What you need to do:
Look in the material below for the line with "lambda shape: shape)" and the line with "# # A stainless steel sink unit", then set down exactly those two lines and all lines between, nothing more.

Material provided:
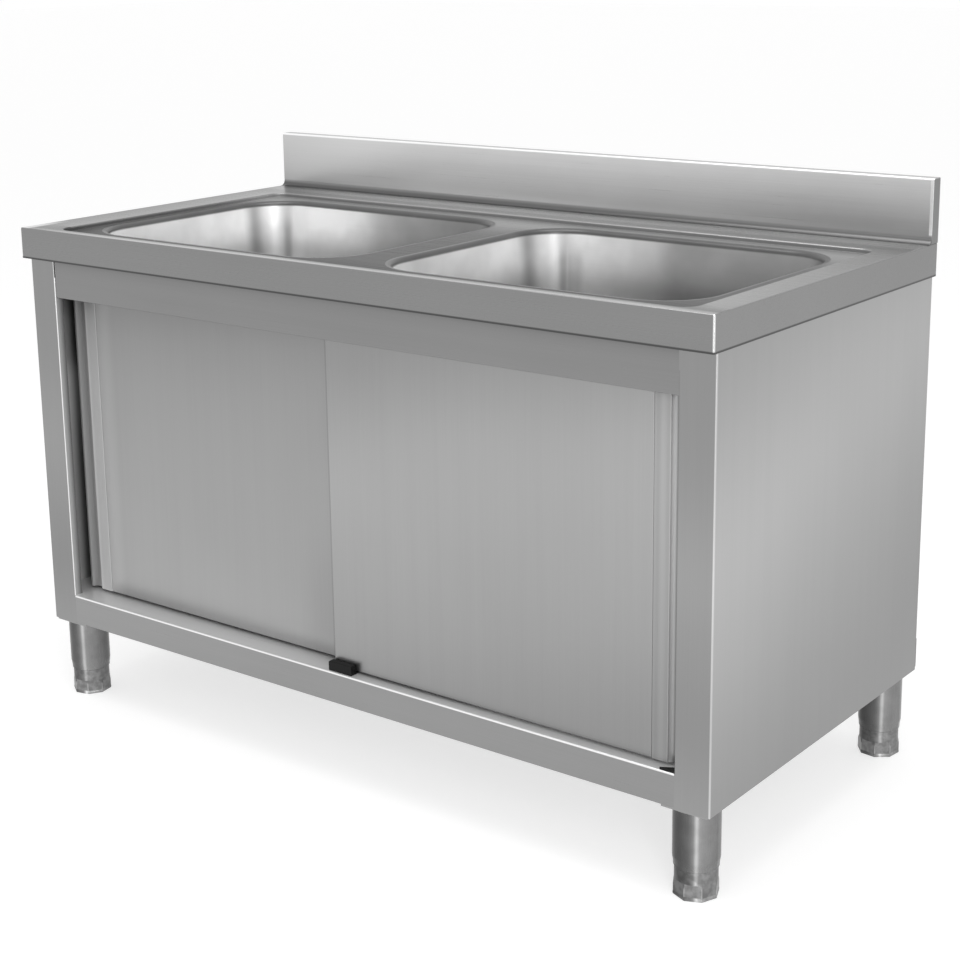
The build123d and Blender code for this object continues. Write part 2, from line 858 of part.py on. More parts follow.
def screw_places(face):
    """Screws of the roller brackets, on the foot of each bracket."""
    y = face + door_thick / 2 + door_screw_back
    spread = door_screw_spread / 2
    return [(x + s, y) for x in bracket_places() for s in (-spread, spread)]


def door_screw_holes(face, radius):
    z0, z1 = z_door_high - door_screw_length, z_door_high + past
    return Part() + [round_bar(x, y, z0, z1, radius) for x, y in screw_places(face)]


def roller_brackets(face):
    """Upright plates with a foot on the door's top edge."""
    middle = face + door_thick / 2
    half = bracket_sheet / 2
    brackets = []
    for x in bracket_places():
        x0, x1 = x - bracket_width / 2, x + bracket_width / 2
        z_tip = z_axle + bracket_above_axle
        path = [(middle + bracket_foot, z_door_high), (middle - half, z_door_high), (middle - half, z_tip)]
        plate = along_x(folded(path, bracket_sheet, bracket_bend_round, -1), x0, x1)
        plate -= axle_bar(x, middle - half - past, middle + half + past, axle_radius)
        for sx, sy in screw_places(face):
            hole = door_screw_radius + screw_clearance
            plate -= round_bar(sx, sy, z_door_high - past, z_door_high + bracket_sheet + past, hole)
        brackets.append(plate)
    return brackets


def bracket_screws(face):
    screws = []
    z_head = z_door_high + bracket_sheet
    for x, y in screw_places(face):
        head = round_bar(x, y, z_head, z_head + door_screw_head_height, door_screw_head)
        shank = round_bar(x, y, z_head - door_screw_length, z_head, door_screw_radius)
        screws.append(head + shank)
    return screws


def axle_bar(x, y0, y1, radius):
    """A cylinder along Y at the height of the axles."""
    return Pos(x, (y0 + y1) / 2, z_axle) * (Rot(90, 0, 0) * Cylinder(radius, y1 - y0))


def roller_span(face):
    """Front and rear side of a roller."""
    middle = face + door_thick / 2 - roller_offset
    return middle - roller_width / 2, middle + roller_width / 2


def roller_axles(face):
    """Axles riveted into the brackets."""
    middle = face + door_thick / 2
    y0, y1 = roller_span(face)
    rear = middle + bracket_sheet / 2
    axles = []
    for x in bracket_places():
        tip = y0 - axle_play
        bar = axle_bar(x, tip - axle_head, rear, axle_radius)
        front_head = axle_bar(x, tip - axle_head, tip, axle_head_radius)
        spacer = axle_bar(x, y1 + axle_play, rear - bracket_sheet, axle_head_radius)
        rear_head = axle_bar(x, rear, rear + axle_head, axle_head_radius)
        axles.append(bar + front_head + spacer + rear_head)
    return axles


def roller(x, face):
    """Grooved roller that straddles the rail's lip."""
    y0, y1 = roller_span(face)
    wheel = axle_bar(x, y0, y1, roller_flange)
    middle = (y0 + y1) / 2
    groove = axle_bar(x, middle - roller_groove / 2, middle + roller_groove / 2, roller_flange + past)
    groove -= axle_bar(x, y0, y1, roller_root)
    wheel -= groove
    return wheel - axle_bar(x, y0 - past, y1 + past, axle_radius + axle_clearance)


def door(name, face, place):
    """All nodes of one door. place puts the right-hand shapes on their side."""
    save(name + "_skin", place(door_skin(face)))
    save(name + "_core", place(door_core(face)))
    save(name + "_back_sheet", place(door_back(face)))
    save(name + "_pull", place(door_pull(face)))
    save(name + "_roller_brackets", *[place(s) for s in roller_brackets(face)])
    save(name + "_bracket_screws", *[place(s) for s in bracket_screws(face)])
    save(name + "_roller_axles", *[place(s) for s in roller_axles(face)])
    save(name + "_inner_roller", place(roller(x_roller_inner, face)))
    save(name + "_outer_roller", place(roller(x_roller_outer, face)))


# ---------------------------------------------------------------- door guides
def guide_screw_places():
    return (guide_centre - guide_screw_spread / 2, guide_centre + guide_screw_spread / 2)


def guide_screw_y():
    """The screws stand under the guide's middle upright."""
    return (y_door_front + door_thick + y_door_rear) / 2


def door_guide():
    """Comb with three uprights that keeps the doors' feet in line."""
    x0, x1 = guide_centre - guide_width / 2, guide_centre + guide_width / 2
    z1 = z_floor + guide_height
    front = (y_door_front - guide_running_gap - guide_front_thick, y_door_front - guide_running_gap)
    middle = (y_door_front + door_thick + guide_running_gap, y_door_rear - guide_running_gap)
    y_rear = y_door_rear + door_thick + guide_running_gap
    rear = (y_rear, y_rear + guide_rear_thick)
    comb = block(x0, x1, front[0], rear[1], z_floor, z_floor + guide_base)
    for y0, y1 in (front, middle, rear):
        tooth = block(x0, x1, y0, y1, z_floor, z1)
        comb += chamfer(level_face(tooth, z1).edges(), guide_chamfer)
    for x in guide_screw_places():
        hole = guide_screw_radius + screw_clearance
        z_hole = z_floor + guide_screw_length + guide_screw_tip
        comb -= round_bar(x, guide_screw_y(), z_floor - past, z_hole, hole)
    return comb


def guide_screws():
    screws = []
    for x in guide_screw_places():
        y = guide_screw_y()
        head = round_bar(x, y, z_floor_under - guide_screw_head_height, z_floor_under, guide_screw_head)
        shank = round_bar(x, y, z_floor_under, z_floor + guide_screw_length, guide_screw_radius)
        screws.append(head + shank)
    return screws


def corner_block():
    """Small wedge in the right-hand corner of the strip in front of the doors."""
    y0 = y_jamb + panel_sheet
    corners = [(x_jamb - corner_block_width, y0), (x_jamb, y0), (x_jamb, y0 + corner_block_reach)]
    outline = make_face(Polyline(*corners, close=True))
    return along_z(outline, z_floor, z_floor + corner_block_height)


# ---------------------------------------------------------------- legs and feet
def bolt_x():
    """Line of the leg bolts, in the side panel's bottom flange."""
    return x_side - bolt_from_edge


def bolt_lines(y):
    return (y - bolt_spread / 2, y + bolt_spread / 2)


def leg_plate(x, y):
    half = leg_plate_size / 2
    plate = block(x - half, x + half, y - half, y + half, z_plate, body_bottom)
    bx = math.copysign(bolt_x(), x)
    for by in bolt_lines(y):
        plate -= round_bar(bx, by, z_plate - past, body_bottom + past, bolt_radius + bolt_clearance)
    return plate


def leg_bolts(x, y):
    """Hexagon bolts through the flange into the plate."""
    bx = math.copysign(bolt_x(), x)
    z_head = body_bottom + panel_sheet
    hexagon = RegularPolygon(bolt_head_flats / 2, 6, major_radius=False)
    bolts = []
    for by in bolt_lines(y):
        head = Pos(bx, by, 0) * along_z(hexagon, z_head, z_head + bolt_head_height)
        bolts.append(head + round_bar(bx, by, z_plate, z_head, bolt_radius))
    return bolts


def leg_tube(x, y):
    """Leg tube with its mouth drawn in round the foot."""
    mouth = foot_radius + leg_mouth_gap
    z0, z1, z2 = foot_seam, foot_seam + leg_neck, foot_seam + leg_neck + leg_taper_height
    inner = leg_radius - leg_wall
    return turned(
        [
            (mouth, z0),
            (mouth + leg_wall, z0),
            (mouth + leg_wall, z1),
            (leg_radius, z2),
            (leg_radius, z_plate),
            (inner, z_plate),
            (inner, z2),
            (mouth, z1),
        ],
        x,
        y,
    )


def leg_insert(x, y):
    """Threaded plug inside the leg."""
    outer = leg_radius - leg_wall
    bore = spindle_radius + spindle_clearance
    return ring(x, y, insert_height, insert_height + insert_thick, outer, bore)


def foot(x, y, turn):
    """Adjustable foot: rim and flats below, plain round above. turn is how far it is screwed round."""
    z_flats = foot_rim_thick + foot_flats_height
    rim = along_z(RegularPolygon(foot_corner_radius, foot_sides), 0, foot_rim_thick)
    rim = fillet(rim.edges(), foot_rim_round)
    corners = foot_corner_radius - foot_rim_step
    flats = along_z(RegularPolygon(corners, foot_sides), foot_rim_thick / 2, z_flats)
    slope = [(corners, z_flats - foot_cone_height), (foot_radius, z_flats)]
    cone = turned([(0, 0), (corners, 0), *slope, (0, z_flats)])
    z_head = foot_seam + foot_engage
    body = rim + (flats & cone) + round_bar(0, 0, z_flats, z_head, foot_radius)
    hollow = ring(0, 0, z_flats, z_head + past, foot_radius - foot_wall, spindle_radius + foot_wall)
    bore = round_bar(0, 0, spindle_bottom, z_head + past, spindle_radius)
    return Pos(x, y, 0) * Rot(0, 0, turn) * (body - hollow - bore)


def foot_spindle(x, y):
    """Threaded spindle, fixed in the foot."""
    return round_bar(x, y, spindle_bottom, spindle_top, spindle_radius)


# ---------------------------------------------------------------- build
os.makedirs("parts", exist_ok=True)

save("worktop", worktop())
save("splashback", splashback())
save("splash_end_plates", splash_end(-1), splash_end(1))
for side_name, side_x in (("left", -bowl_x), ("right", bowl_x)):
    save(side_name + "_bowl", bowl(side_x))
    save(side_name + "_waste_flange", waste_flange(side_x))
    save(side_name + "_waste_body", waste_body(side_x))
save("waste_gaskets", waste_gasket(-bowl_x), waste_gasket(bowl_x))
save("waste_nuts", waste_nut(-bowl_x), waste_nut(bowl_x))
save("waste_screws", waste_screw(-bowl_x), waste_screw(bowl_x))

save("right_side_panel", side_panel())
save("left_side_panel", other_side(side_panel()))
save("back_panel", back_panel())
save("cupboard_floor", cupboard_floor())
save("fascia", fascia())
save("rear_stiffener", rear_stiffener())
save("centre_stiffener", centre_stiffener())
save("floor_stiffeners", *floor_stiffeners())
save("rear_buffers", rear_buffer(-1), rear_buffer(1))

save("door_track", door_track())
save("track_carrier", track_carrier())
track_stops = [track_stop(1, y_door_front, end) for end in (True, False)]
track_stops += [track_stop(-1, y_door_rear, end) for end in (True, False)]
save("track_stops", *track_stops)
save("door_guide", door_guide())
save("guide_screws", *guide_screws())
save("corner_block", corner_block())

door("right_door", y_door_front, lambda shape: shape)
door("left_door", y_door_rear, other_side)

save("leg_plates", *[leg_plate(x, y) for x, y in leg_places])
save("leg_bolts", *[bolt for x, y in leg_places for bolt in leg_bolts(x, y)])
save("leg_tubes", *[leg_tube(x, y) for x, y in leg_places])
save("leg_inserts", *[leg_insert(x, y) for x, y in leg_places])
for leg_name, (foot_x, foot_y), foot_turn in zip(leg_names, leg_places, foot_turns):
    save(leg_name + "_foot", foot(foot_x, foot_y, foot_turn))
    save(leg_name + "_foot_spindle", foot_spindle(foot_x, foot_y))
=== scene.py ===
# %% [markdown]
# # A stainless steel sink unit
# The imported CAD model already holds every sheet, leg and roller at its real size. Blender's job is to
# make them look like steel, rubber and plastic, to add the small shop details that CAD leaves out, and to
# light the unit plainly. Everything is in metres in the CAD frame: +X to the right along the front, +Y to
# the wall, +Z up, floor at zero.

# %% Load the frame
import json
import math
import bmesh
import bpy
from mathutils import Matrix, Vector


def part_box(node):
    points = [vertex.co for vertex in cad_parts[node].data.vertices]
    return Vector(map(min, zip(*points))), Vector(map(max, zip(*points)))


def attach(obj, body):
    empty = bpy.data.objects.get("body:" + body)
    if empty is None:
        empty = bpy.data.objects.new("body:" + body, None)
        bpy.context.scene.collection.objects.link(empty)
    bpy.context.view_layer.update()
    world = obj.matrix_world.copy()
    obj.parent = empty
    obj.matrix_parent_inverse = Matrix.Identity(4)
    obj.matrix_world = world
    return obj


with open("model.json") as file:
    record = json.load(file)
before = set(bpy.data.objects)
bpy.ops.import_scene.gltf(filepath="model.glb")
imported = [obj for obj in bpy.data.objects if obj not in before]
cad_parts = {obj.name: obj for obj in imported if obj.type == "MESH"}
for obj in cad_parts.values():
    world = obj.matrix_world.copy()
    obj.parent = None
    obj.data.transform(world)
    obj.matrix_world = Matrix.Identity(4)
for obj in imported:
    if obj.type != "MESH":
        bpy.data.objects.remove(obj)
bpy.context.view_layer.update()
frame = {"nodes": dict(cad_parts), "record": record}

# %% [markdown]
# ## Camera
# The photograph is taken from the front right, a little above the worktop, with a long lens. The camera is
# placed by its direction from the unit, its distance and a small roll, which is easier to read and change
# than a matrix. A small lens shift moves the picture without turning the camera. The uprights still lean a
# little, because only a much larger shift would make them parallel.

# %% Camera
azimuth, elevation, roll = math.radians(37.5), math.radians(13.49), math.radians(-0.76)
distance, across, upward = 3.204, 0.034, 0.109
aim = Vector((0, 0, 0.5))
picture_width = 960
focal_pixels = 1861
axis_row = 384  # row of the picture that the lens axis meets
sensor_width = 36.0

back = Vector((
    math.sin(azimuth) * math.cos(elevation),
    -math.cos(azimuth) * math.cos(elevation),
    math.sin(elevation),
))
right = Vector((math.cos(azimuth), math.sin(azimuth), 0.0))
up = back.cross(right)
camera_data = bpy.data.cameras.new("camera")
camera_data.sensor_width = sensor_width
camera_data.lens = sensor_width * focal_pixels / picture_width
camera_data.shift_y = (axis_row - picture_width / 2) / picture_width
camera = bpy.data.objects.new("camera", camera_data)
bpy.context.scene.collection.objects.link(camera)
rolled_right = math.cos(roll) * right + math.sin(roll) * up
rolled_up = math.cos(roll) * up - math.sin(roll) * right
spot = aim + across * right + upward * up + distance * back
turned = Matrix((rolled_right, rolled_up, back)).transposed().to_4x4()
camera.matrix_world = Matrix.Translation(spot) @ turned
bpy.context.scene.camera = camera
print("camera at", [round(v, 3) for v in spot])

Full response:
door("right_door", y_door_front, lambda shape: shape)
door("left_door", y_door_rear, other_side)

save("leg_plates", *[leg_plate(x, y) for x, y in leg_places])
save("leg_bolts", *[bolt for x, y in leg_places for bolt in leg_bolts(x, y)])
save("leg_tubes", *[leg_tube(x, y) for x, y in leg_places])
save("leg_inserts", *[leg_insert(x, y) for x, y in leg_places])
for leg_name, (foot_x, foot_y), foot_turn in zip(leg_names, leg_places, foot_turns):
    save(leg_name + "_foot", foot(foot_x, foot_y, foot_turn))
    save(leg_name + "_foot_spindle", foot_spindle(foot_x, foot_y))
=== scene.py ===
# %% [markdown]
# # A stainless steel sink unit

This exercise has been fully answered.